The Brooklyn Center police department says the officers body and dash cams were activated and recording. Hopefully that footage is released soon.
Regardless, the question we need to be asking ourselves is WHY DOES THIS KEEP HAPPENING?
Do police have no other apprehension methods besides shooting to kill? Is having an (currently alleged) outstanding warrant and air fresheners hanging from your rear view mirror a reason to be subjected to an instant death sentence?
A few weeks ago, Ahmad Al Alawi Alissa walked into a Boulder, Colorado supermarket with a gun— killing 10, including a police officer and injuring more. We saw footage of the suspect, a white male, stripped down to his undergarments, hand-cuffed and being escorted to an ambulance. No, Alissa is not of white, European roots, and is in fact a Syrian immigrant. (We can discuss the bombings of the US government in Syria another time). But, Alissa‘s skin is white. Like several other mass shooters with white skin, Alissa was alive and arrested after unleashing inconceivable violence against innocent people.
And it begs the question, why are police fully capable of arresting and restraining an armed, white man but seem to be unable to do the same thing when dealing with unarmed black men?
I’m already waking up to the apologetics and dismissal of just anger among protesters. “Why do they have to loot?” “What about the property?” “This really just makes us not feel bad for them.”
Oh, dear, your ignorance is showing. Your lack of empathy, and your privilege, too.
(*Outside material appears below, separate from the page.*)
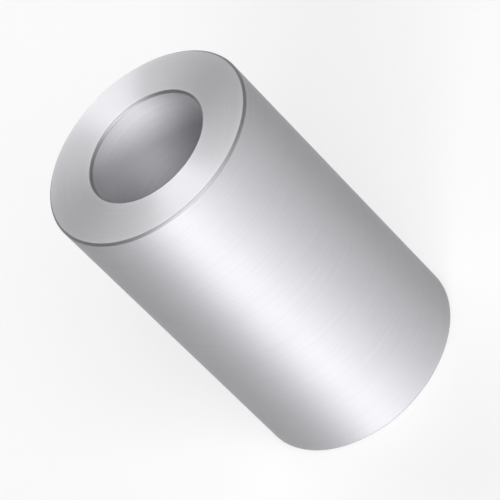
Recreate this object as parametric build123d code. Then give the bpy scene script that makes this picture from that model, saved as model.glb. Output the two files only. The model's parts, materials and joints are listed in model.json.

My Bible app pinged this morning with a notification of scripture from the Book of James. I read through the book a bit and this passage really spoke to me:
“Yes indeed, it is good when you obey the royal law as found in the Scriptures: “Love your neighbor as yourself.” But if you favor some people over others, you are committing a sin. You are guilty of breaking the law. For the person who keeps all of the laws except one is as guilty as a person who has broken all of God’s laws. For the same God who said, “You must not commit adultery,” also said, “You must not murder.” So if you murder someone but do not commit adultery, you have still broken the law. So whatever you say or whatever you do, remember that you will be judged by the law that sets you free. There will be no mercy for those who have not shown mercy to others. But if you have been merciful, God will be merciful when he judges you.” (James 2:8-13)
There are so many things that resonate in this passage to what we are dealing with in Minnesota. Every time we witness racial bias, and the police murder black men, we are witnessing the breaking of royal law: loving one another as ourselves. The police who commit these monstrosities, and those who blindly support the ones who continually do these things, may not face judgement here on Earth, but God is a witness, too. And they will have to stand before him and face true judgement where it matters most.
“There will be no mercy for those who have not shown mercy to others”— in this passage, James is referring to Gods mercy, but I also think it speaks on those who have been pushed to the brink. Our brothers and sisters are tired of watching the people of their community be killed at the hands of police. White society is demanding civility to uncivil actions. They want mercy for their towns and businesses, while the black community isn’t afforded a single ounce of mercy for their people. Human beings! “Civil” rationality goes out the wayside. Insurance can cover the damages to buildings and properties, but these people cannot return to their bodies and be undead. Their families will still mourn.
Our police clearly are not trained well. If they cannot handle themselves in stressful situations and do not know how to apprehend a person without killing them— this is a problem. A serious problem. How are we going to address this? If your only response to this is to, well, hang a blue lives matter flag outside of your house, the blood is on your hands, too. The damages to cities and property is on your hands, as well. You might as well have pulled the trigger yourself. You might as well have thrown the first stone, lit the first fire. Silence and dismissal will keep us locked in a loop of chaos.
But. But. But.
I don’t want to hear it.
This is not a problem for the black community to solve.
This is a white problem. And it needs to be addressed and rectified.
Of course people are calling for abolishing police, they aren’t doing their job. If you don’t want police abolished, what are you doing to ensure there is reform? What are we going to do to ensure the police department has proper training, regular mental health and racial bias screenings, and more?
Your privilege is what allows you to stand on the sidelines pointing fingers. And it is your privilege that will have your cities burning to the ground unless we do something about it.
Our neighbors are hurting. We must love them as ourselves. We must hold and hear and heal this hurt. Or it’s only going to get worse. And the first step is removing your blinders and respecting human life and the loss of it.
Minnesota is my home.
Minnesota, what are we going to do about this?
America, when will the loss of life be enough to wake you up?
The clock is ticking. Judgement is coming. What side will you be on?